Rule 12(b)(6) of the Federal Rules of Civil Procedure provides that, in response to a pleading, a defense of "failure to state a claim upon which relief can be granted" may be raised by motion. In analyzing a motion to dismiss pursuant to Rule 12(b)(6), the Court "accept[s] all factual allegations as true, [and] construe[s] the complaint in the light most favorable to the plaintiff . . . ." Phillips v. Cnty. of Allegheny, 515 F.3d 224, 233 (3d Cir. 2008) (internal quotations omitted).

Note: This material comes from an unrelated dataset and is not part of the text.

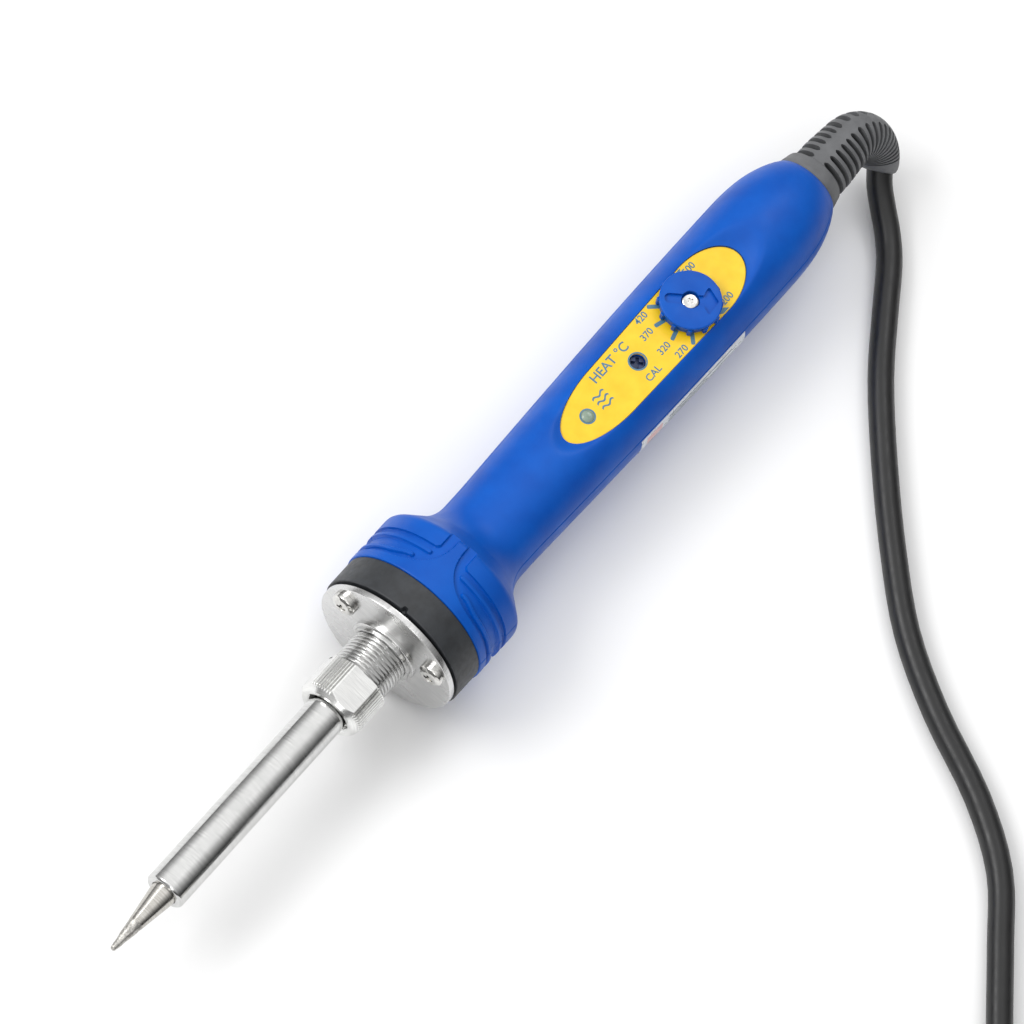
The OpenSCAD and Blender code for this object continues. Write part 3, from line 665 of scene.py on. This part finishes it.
RING_R = 19.05
NOTCH_R, NOTCH_DEPTH = 1.9, 1.5
ring_outline = dense(rounded([(RING_X0, 9.7), (RING_X0, RING_R, 0.25), (RING_X1, RING_R, 0.2), (RING_X1, 7.5),
                              (103, 7.5), (103, 9.7)]), 0.16)


def ring_shape(x, r, degrees):
    """A shallow keyway in the ring's front edge, near the top."""
    off = (degrees + 180) % 360 - 180
    notch = smooth((NOTCH_R - np.hypot(off, (x - RING_X0) * 2)) / 0.6 + 0.5) * (r > 17)
    return r - NOTCH_DEPTH * notch


boss_parts = [turned(ring_outline, 540, ring_shape)]
for degrees in SCREW_AT:
    a = radians(degrees)
    path = [(x, -SCREW_CIRCLE * sin(a), SCREW_CIRCLE * cos(a)) for x in (FLANGE_X1, RING_X0 + 0.5)]
    boss_parts.append(tube(path, 3.0))
piece("insulator", *joined(boss_parts), "black_phenolic", replaces=["insulator_ring"])

# ---- handle ----
SHOULDER_X, NECK_R, FLANK = 120.76, 11.75, radians(47)
ROUND_R, HOLLOW_R = 2.0, 10.0
ROUND_X0 = SHOULDER_X - ROUND_R * tan(FLANK / 2)
ROUND_X1 = ROUND_X0 + ROUND_R * sin(FLANK)
NECK_X = SHOULDER_X + (GUARD_R - NECK_R) / tan(FLANK)
HOLLOW_X1 = NECK_X + HOLLOW_R * tan(FLANK / 2)
HOLLOW_X0 = HOLLOW_X1 - HOLLOW_R * sin(FLANK)
WALL = 2.1
BARREL_R, TAIL_R, BARREL_X0, BARREL_X1, TAIL_X0, TAIL_WALL_X = 13.25, 8.6, 138.0, 222.0, 230.0, 247.5
SEAM_Z = 4.0
SEAM_GAP = 0.07
CEILING_Z = 8.2


def handle_radius(x):
    """The handle's outside radius: guard, rounded rear edge, straight flank, hollow, neck, barrel and tail."""
    x = np.asarray(x, float)
    edge = GUARD_R - ROUND_R + np.sqrt(np.maximum(ROUND_R ** 2 - np.maximum(x - ROUND_X0, 0) ** 2, 0))
    flank = GUARD_R - ROUND_R * (1 - cos(FLANK)) - (x - ROUND_X1) * tan(FLANK)
    hollow = NECK_R + HOLLOW_R - np.sqrt(np.maximum(HOLLOW_R ** 2 - np.maximum(HOLLOW_X1 - x, 0) ** 2, 0))
    barrel = NECK_R + (BARREL_R - NECK_R) * np.sin(np.radians(90) * np.clip(
        (x - BARREL_X0) / (BARREL_X1 - BARREL_X0), 0, 1))
    tail = BARREL_R - (BARREL_R - TAIL_R) * np.clip((x - TAIL_X0) / (HANDLE_X1 - TAIL_X0), 0, 1) ** 3
    return np.select([x < ROUND_X1, x < HOLLOW_X0, x < HOLLOW_X1, x < TAIL_X0], [edge, flank, hollow, barrel], tail)


# the grip: on each side of the guard a channel is sunk around a raised block, with two ribs in it
GRIP_FLOOR = GUARD_R - 0.75
GRIP_END = 115.0            # degrees from the top where the channel ends
RIB_END = 105.0
BLOCK_X, BLOCK_S, BLOCK_ROUND = 116.4, 3.75, 1.3
# the channel's rounded corner: where its curve is centred, its reach each way and how square it is
CORNER_S, CORNER_X, REACH_S, REACH_X, SQUARE = 15, 121, 13.7, 11.7, 2.6
WALL_SOFT = 0.22            # width of the slope at the channel's and the block's edges
RIBS_AT = ((114.5, 14.5, 0.0), (111.7, 23.3, 0.9))      # place, first direction and drift toward the tip


def grip(x, r, degrees):
    """The handle's outside radius with its grip; s is the distance round the guard from its top."""
    off = abs((degrees + 180) % 360 - 180)
    s = radians(off) * GUARD_R
    a = max(CORNER_S - s, 0) / REACH_S
    b = np.maximum(CORNER_X - x, 0) / REACH_X
    inside = (1 - (a ** SQUARE + b ** SQUARE) ** (1 / SQUARE)) * REACH_X
    channel = smooth(inside / WALL_SOFT + 0.5) * smooth((GRIP_END - off) / 1.6)
    corner = np.hypot(np.minimum(x - BLOCK_X - BLOCK_ROUND, 0), min(s - BLOCK_S - BLOCK_ROUND, 0)) - BLOCK_ROUND
    block = smooth(-corner / WALL_SOFT + 0.5)
    ribs = 0
    for rib_x, first, drift in RIBS_AT:
        centre = rib_x - drift * smooth((off - first) / 17)
        beyond = max(radians(first - off) * GUARD_R, radians(off - RIB_END) * GUARD_R, 0)
        ribs = np.maximum(ribs, smooth((0.5 - np.hypot(x - centre, beyond)) / 0.25 + 0.5))
    sunk = channel * (1 - np.maximum(block, ribs))
    return np.where(x > RING_X1 + 0.4, r - sunk * np.maximum(r - GRIP_FLOOR, 0), r)


FRONT_X = RING_X1 + 0.05
outer_x = np.concatenate((
    np.arange(FRONT_X + 0.3, ROUND_X1 + 0.2, 0.15), np.arange(ROUND_X1 + 0.4, HOLLOW_X1, 0.5),
    np.arange(HOLLOW_X1, TAIL_X0, 1.0), np.arange(TAIL_X0, HANDLE_X1 - 0.3, 1.2)))
inner_x = np.concatenate((np.arange(110.5, 134, 1.0), np.arange(134, TAIL_WALL_X, 4.0)))
outer_line = [(FRONT_X, 7.5), (FRONT_X, GUARD_R - 0.28), (FRONT_X + 0.08, GUARD_R - 0.09)]
outer_line += list(zip(outer_x, handle_radius(outer_x)))
outer_line += [(HANDLE_X1 - 0.08, TAIL_R - 0.03), (HANDLE_X1, TAIL_R - 0.15), (HANDLE_X1, 5.65)]
inner_r = np.minimum(handle_radius(inner_x) - WALL, GUARD_R - 2.4)
inner_line = [(TAIL_WALL_X, 5.65)] + list(zip(inner_x, inner_r))[::-1] + [(109.5, 17.0), (109.5, 7.5)]
shell_loop = np.array(outer_line + inner_line, float)
is_outer = np.arange(len(shell_loop)) < len(outer_line)
SEAM_EDGE = 0.14
# the label's two rounded ends: centre, reach along the iron and half width
LABEL_FRONT, LABEL_REAR = (178.0, 17.9, 7.05), (212.0, 12.4, 7.7)
LABEL_LIP, LABEL_SLOPE, EASE_ROUND = 10.8, 0.4, 0.25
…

"To survive a motion to dismiss, a civil plaintiff must allege facts that 'raise a right to relief above the speculative level . . . .'" Victaulic Co. v. Tieman, 499 F.3d 227, 234 (3d Cir. 2007) (quoting Bell Atl. Corp. v. Twombly, 550 U.S. 544, 555 (2007)). A complaint must contain "sufficient factual matter, accepted as true, to 'state a claim to relief that is plausible on its face.'" Ashcroft v. Iqbal, 556 U.S. __, 129 S. Ct. 1937, 1949 (2009) (quoting Twombly, 550 U.S. at 570). To satisfy the plausibility standard, a plaintiff's allegations must show that defendant's liability is more than "a sheer possibility." Id. "Where a complaint pleads facts that are 'merely consistent with' a defendant's liability, it 'stops short of the line between possibility and plausibility of entitlement to relief.'" Id. (quoting Twombly, 550 U.S. at 557).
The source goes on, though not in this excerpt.